Latest update November 18th, 2024 1:00 AM
Sep 18, 2013 News
CJIA terms and conditions not in the best interest of Guyanese
“China and India are countries with a lot of corruption, corrupt politicians, corrupt officials and corrupt contractors…It is naïve to believe that when those contractors come into contact with politicians and officials in other countries they will behave like angels,” – Ramon Gaskin
The terms and conditions of the contract for the Expansion of the Cheddi Jagan International
Airport (CJIA) are not in the best interest of Guyanese and the recent revelations on the Marriott Hotel suggest that the project borders on illegality.
This is the view of Shadow Minister, with responsibility for Public Works, Joseph Harmon, who said on the airport project, the government has to convene a seminar where the administration should provide all of the necessary information to determine a way forward.
Harmon is adamant that in its current construct, the Airport Project cannot go ahead.
Responding to a recent statement by Works Minister Robeson Benn, that the airport project will go ahead as is, Harmon said that he is not sure if the Minister’s comment was made out of “ignorance” or if he just wants to show that he is aggressive.
Harmon told this publication that should there be no information forthcoming on the airport project, he is doubtful that A Partnership for National Unity (APNU) will be voting in favour of any money to be spent from the coffers on that project.
Asked what APNU’s response would be should the administration opt for another source of funds such as the National Industrial and Commercial Investments Limited (NICIL), as is the case with the Marriott Hotel, Harmon said that this will be met with “decisive political action.”
He said that there was not much optimism in opting for court action, given, among other factors, the slothfulness of the Judiciary.
Only recently this publication reported that the Guyana Government had agreed to pay for any defects
incurred by the Chinese in the expansion of the airport.
Kaieteur News had also reported that Atlantic Hotel Inc (AHI) was in the final stages of closing a deal for the two-thirds equity ownership of the Marriott Hotel.
According to Harmon, the position expressed by AHI’s Chairman, Winston Brassington, is perplexing, given that former president Bharrat Jagdeo had confidently reported to the nation that the finances for the project had been secured, but the names of the investors could not be revealed because of confidentiality.
Brassington yesterday told this publication that AHI was hoping to have financial closure with the investor before the end of the year.
He said that AHI has executed an agreement with the investor and is awaiting financial closure.
Meanwhile, Financial Analyst, Ramon Gaskin, in his latest writings on the airport project, said that if pursued in its present form, it is quite likely to end up being “one great disaster burdening the taxpayers for years to come with a project loan and cost that is not value for money.”

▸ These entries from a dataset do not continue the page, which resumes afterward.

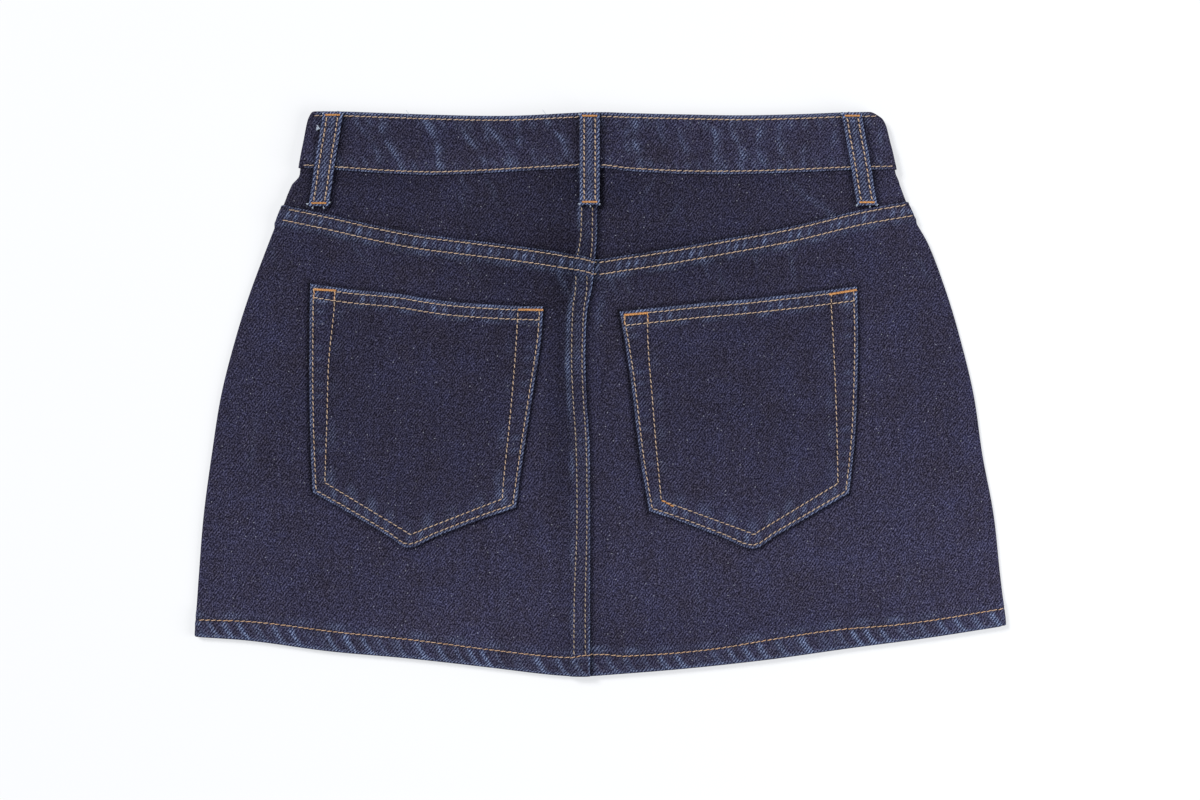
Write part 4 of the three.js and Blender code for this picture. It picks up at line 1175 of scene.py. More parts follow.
def back_loop(name, place):
    """A back loop: a grid along its course, with all its edges rounded and its ends frayed."""
    top, low, end = place
    high = float(band_top(top)) - LOOP_INSET
    across = (stops(LOOP_WIDTH, 0.7, 0.8, 0.8) - 0.5)[:, None] * LOOP_WIDTH
    y = mix(high, end, stops(high - end, 0.8, 0.7, 0.7))[None, :] + 0 * across
    frayed = 0.28 * wander(across, 3.1, top) * (bell(y - end, 0.8) + bell(y - high, 0.8))
    x = loop_middle(top, low, end, y) + across
    lift, wear = loop_top(place, x, y)
    border = np.minimum(LOOP_WIDTH / 2 - np.abs(across), np.minimum(high - y, y - end))
    rounded = rounding(border, 0.8) * LOOP_CLOTH / 2
    course = loop_course(*place)
    under = np.interp(y, course["y"], course["lift"])
    base = back_base(x, y)
    outer = np.stack([x, y + frayed, base + lift - rounded], axis=-1)
    inner = np.stack([x, y + frayed, base + under + rounded * 0.8], axis=-1)
    return wall_object("denim_" + name, outer, inner, wear, 0.95 + 0 * x)


def front_loop(name, place):
    """A front loop is a flat strip on the table. Only its upper face is rounded at the edges."""
    top, low = place
    start = float(band_top(top, 1.0)) - LOOP_INSET
    end = float(band_bottom(low, 1.0)) - FRONT_LOOP_REACH
    across = (stops(LOOP_WIDTH, 1.5, 0.8, 0.8) - 0.5)[:, None] * LOOP_WIDTH
    y = mix(start, end, stops(start - end, 1.5, 0.7, 0.7))[None, :] + 0 * across
    x = mix(top, low, (start - y) / (start - end)) + across
    border = np.minimum(LOOP_WIDTH / 2 - np.abs(across), np.minimum(start - y, y - end))
    rounded = rounding(border, 0.8) * LOOP_CLOTH / 2
    outer = np.stack([x, y, rounded], axis=-1)
    inner = np.stack([x, y, LOOP_CLOTH - rounded], axis=-1)
    return wall_object("denim_" + name, outer, inner, 0.4 * bell(border, 1.0), 1.02 + 0 * x)


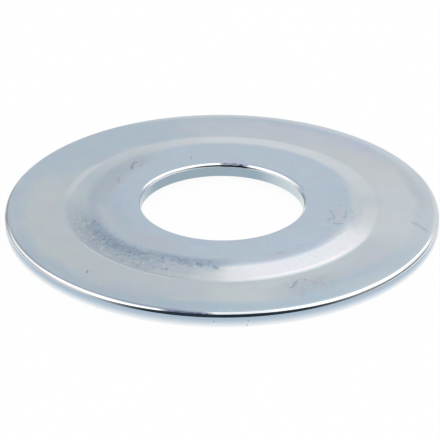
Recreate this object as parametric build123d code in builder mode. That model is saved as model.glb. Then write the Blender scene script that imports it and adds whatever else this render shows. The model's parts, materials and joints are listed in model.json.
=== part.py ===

According to Gaskin, the CJIA project is a draft of one of the high profile projects conceived by the Bharrat Jagdeo administration.
Instances of these are the National Stadium (Indian construction and financing); Packaging Plant
(India, China); International Convention Centre (China); Amaila Falls Hydroelectric Plant (China financing); Specialty Hospital (India) and the Marriott Hotel (Chinese construction with NICIL funds).
According to Gaskin, “the common feature of all of these big ticket projects is more about an obsession with legacy building and less with national development or raising the quality of life of the ordinary people.”
Gaskin said that these projects have nothing to do with permanent job creation, technology transfer, raising incomes or creating the returns or surplus to repay debt.
“They stand as monuments to an increasing rich-poor divide, widening marginalization, neglect of communities, a capital city that stinks and public services that are inadequate and deteriorating…What little good health and education opportunities exist are in the main reserved for those who can afford it.”
Gaskin said too that another set of common features of all of these projects: they are secretly done, with no transparency and parliamentary oversight; the tendering process is absent or if done, as in the case of the Specialty Hospital, is attended by allegations of unfairness.
“They are all therefore necessarily and severely overpriced…These big ticket projects will not only cause a sharp use in the external debt (or guaranteed debt) but the burdens of repayment will have to be carried by the National Budget, because the projects themselves are not likely to produce the returns to service debt.”
Gaskin said too that another common thread, “when we look at all these big ticket deals,” is the Indian and
Chinese involvement.
According to Gaskin, “both China and India are countries with a lot of corruption, corrupt politicians, corrupt officials and corrupt contractors…It is naïve to believe that when those contractors come into contact with politicians and officials in other countries they will behave like angels…Human nature does not operate like that.”